Estos pastores siguen los pasos de su Señor, sus huellas, como nos dice Pedro: “Cristo sufrió por vosotros, dejándoos ejemplo para que sigáis sus huellas” (1P 2,21). Muchas son las penalidades que estos pastores sobrellevan a lo largo de su ministerio. Pedro considerará un gran gozo, al tiempo que una inestimable gracia, el hecho de participar de los sufrimientos del Hijo de Dios: “Alegraos en la medida en que participáis en los sufrimientos de Cristo, para que también os alegréis alborozados en la revelación de su gloria” (1P 4,13).
Por supuesto que sí, que los pastores según el corazón de Dios participan de los sufrimientos de Jesucristo. Esta realidad es una constante en las cartas apostólicas.

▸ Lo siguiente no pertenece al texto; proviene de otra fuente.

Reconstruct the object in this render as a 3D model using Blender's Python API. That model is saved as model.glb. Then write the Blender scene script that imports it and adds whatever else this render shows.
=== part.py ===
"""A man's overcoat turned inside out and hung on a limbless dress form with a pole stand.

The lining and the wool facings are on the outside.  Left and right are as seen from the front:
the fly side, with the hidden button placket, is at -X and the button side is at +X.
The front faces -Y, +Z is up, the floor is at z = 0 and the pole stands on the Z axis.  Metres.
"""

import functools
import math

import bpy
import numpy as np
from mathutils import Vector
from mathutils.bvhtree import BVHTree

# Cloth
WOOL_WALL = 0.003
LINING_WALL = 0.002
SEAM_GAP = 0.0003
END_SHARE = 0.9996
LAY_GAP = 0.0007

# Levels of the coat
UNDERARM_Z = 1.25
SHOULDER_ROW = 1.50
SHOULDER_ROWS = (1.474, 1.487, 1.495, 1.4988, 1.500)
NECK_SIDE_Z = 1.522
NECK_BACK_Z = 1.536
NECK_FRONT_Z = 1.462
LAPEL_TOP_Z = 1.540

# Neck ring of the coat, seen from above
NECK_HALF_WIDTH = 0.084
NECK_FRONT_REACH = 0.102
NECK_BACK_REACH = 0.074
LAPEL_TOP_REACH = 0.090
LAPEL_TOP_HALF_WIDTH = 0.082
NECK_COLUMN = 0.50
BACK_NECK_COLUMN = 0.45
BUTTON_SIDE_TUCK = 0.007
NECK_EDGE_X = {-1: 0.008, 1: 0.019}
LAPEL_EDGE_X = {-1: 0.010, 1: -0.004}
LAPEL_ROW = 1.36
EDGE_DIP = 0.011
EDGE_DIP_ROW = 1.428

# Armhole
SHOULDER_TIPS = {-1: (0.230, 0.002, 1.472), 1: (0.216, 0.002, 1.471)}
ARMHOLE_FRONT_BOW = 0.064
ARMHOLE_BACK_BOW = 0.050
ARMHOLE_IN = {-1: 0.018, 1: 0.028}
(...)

Mas no nos podemos quedar sólo en eso; los gozos y las alegrías de los pastores según Jesucristo son indeciblemente mayores que las penalidades; además éstas son curadas por la capacidad de amar y perdonar que Jesús da a los suyos, mientras que el júbilo y las satisfacciones que tienen están en las manos de Dios; hacen parte de ese tesoro anunciado en el Evangelio por Jesús, y que no está expuesto al peligro de los ladrones ni a la corrosión de la polilla (Lc 12,32).
Entre los gozos y satisfacciones de incalculable valor que Dios preserva y protege para los suyos, nombraremos uno que nos llama la atención por su absoluta originalidad; me estoy refiriendo al júbilo indescriptible de aquellos pastores que pueden hacer suyas, una tras otra, las mismas palabras que dijo Jesús con respecto a sus ovejas. También ellos pueden un día dirigirse a Dios en los mismos términos que su Buen Pastor: “Tuyas eran –las ovejas- y tú me las has dado… las palabras que tú me diste se las he dado a ellas y ellas las han aceptado…” (Cfr. 17,6-8).